**Given instruction:** Copy out the data below verbatim.

**The input:**
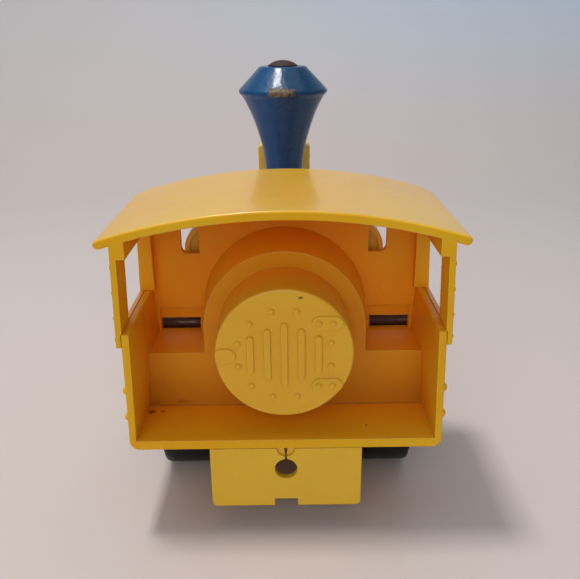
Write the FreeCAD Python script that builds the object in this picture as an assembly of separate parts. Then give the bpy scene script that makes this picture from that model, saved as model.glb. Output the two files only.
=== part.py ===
"""Toy steam locomotive: an open cab, a boiler shell, a turned smokestack and free-running wheels.

It is modelled in millimetres from the cab's rear face (y = 0) forwards and from the ground
(z = 0) upwards, and moved at export so that the origin is under the middle of its length.
"""
import FreeCAD, Part
import math
import os

from FreeCAD import Vector

# Overall
LENGTH = 176.0               # cab rear face to the toe of the pilot
AXIS_Z = 60.0                # boiler centre line
WALL = 2.2                   # common moulded wall

# Cab tub: floor, lower side walls, wheel wells and lower front wall
FLOOR_BOTTOM = AXIS_Z - 30.4
FLOOR_TOP = AXIS_Z - 27.3
SILL_Z = AXIS_Z + 7.4
LEDGE_Z = AXIS_Z - 8.4
TUB_HALF_BOTTOM = 46.6
TUB_HALF_SILL = 45.95
TUB_EDGE_R = 0.5
INNER_REAR = ((FLOOR_TOP, 44.5), (LEDGE_Z, 44.0), (SILL_Z, 43.65))
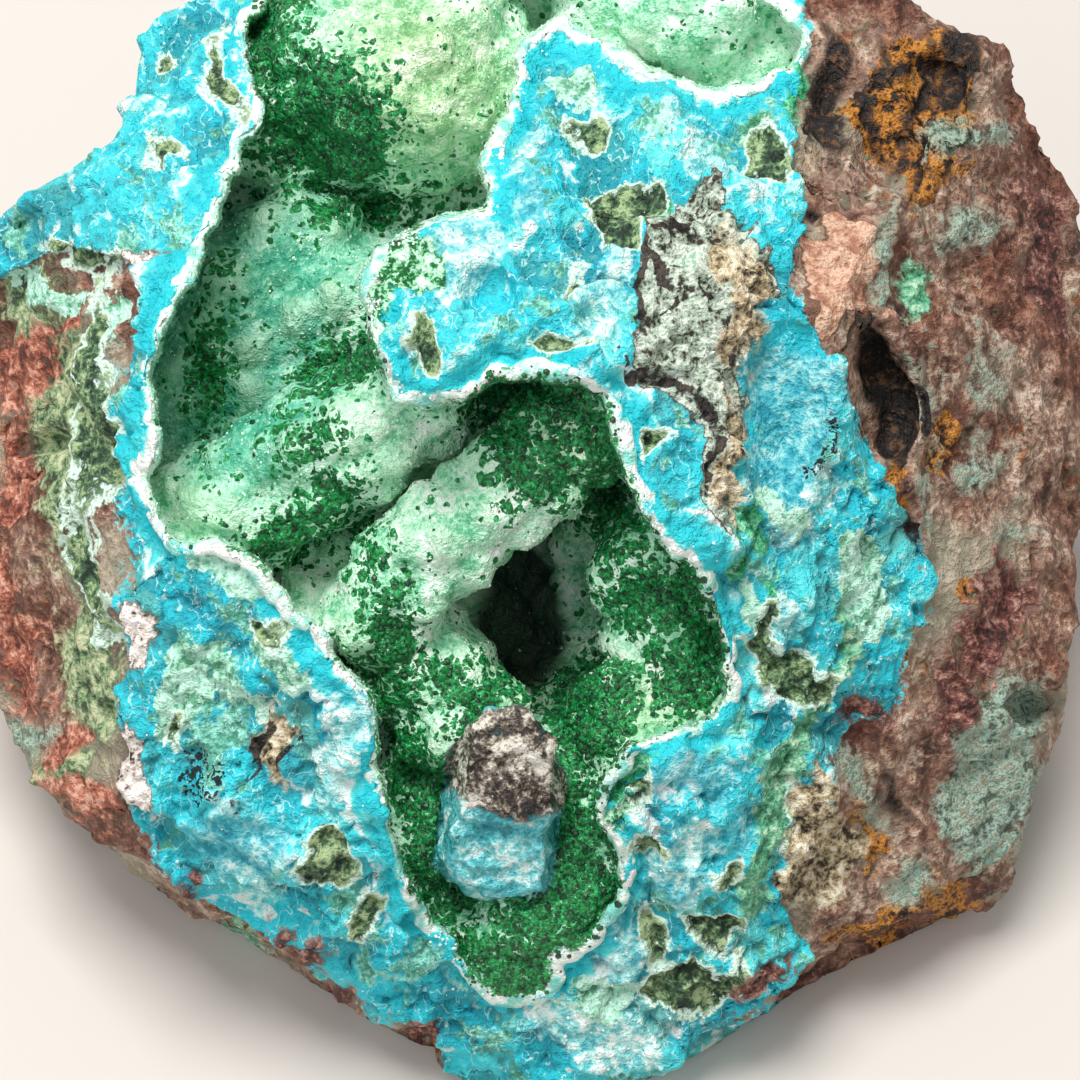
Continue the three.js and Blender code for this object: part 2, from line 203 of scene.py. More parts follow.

**Response below:**
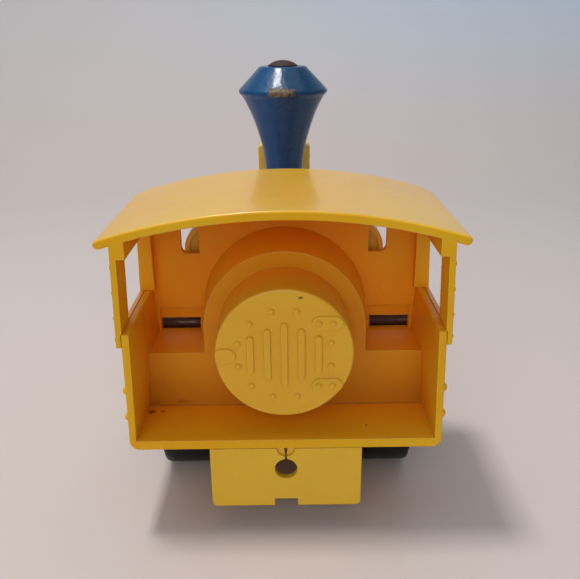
Write the FreeCAD Python script that builds the object in this picture as an assembly of separate parts. Then give the bpy scene script that makes this picture from that model, saved as model.glb. Output the two files only.
=== part.py ===
"""Toy steam locomotive: an open cab, a boiler shell, a turned smokestack and free-running wheels.

It is modelled in millimetres from the cab's rear face (y = 0) forwards and from the ground
(z = 0) upwards, and moved at export so that the origin is under the middle of its length.
"""
import FreeCAD, Part
import math
import os

from FreeCAD import Vector

# Overall
LENGTH = 176.0               # cab rear face to the toe of the pilot
AXIS_Z = 60.0                # boiler centre line
WALL = 2.2                   # common moulded wall

# Cab tub: floor, lower side walls, wheel wells and lower front wall
FLOOR_BOTTOM = AXIS_Z - 30.4
FLOOR_TOP = AXIS_Z - 27.3
SILL_Z = AXIS_Z + 7.4
LEDGE_Z = AXIS_Z - 8.4
TUB_HALF_BOTTOM = 46.6
TUB_HALF_SILL = 45.95
TUB_EDGE_R = 0.5
INNER_REAR = ((FLOOR_TOP, 44.5), (LEDGE_Z, 44.0), (SILL_Z, 43.65))
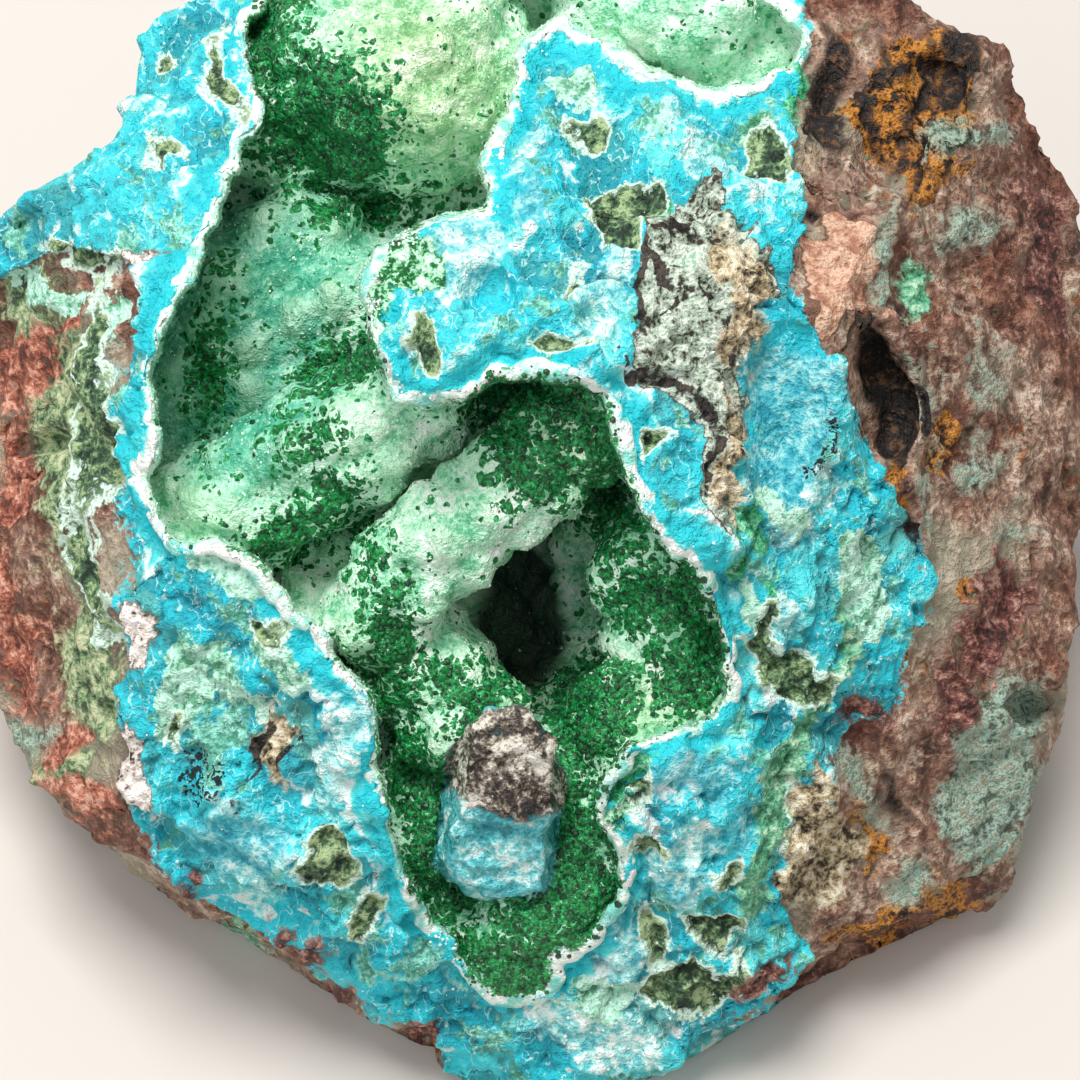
Continue the three.js and Blender code for this object: part 2, from line 203 of scene.py. More parts follow.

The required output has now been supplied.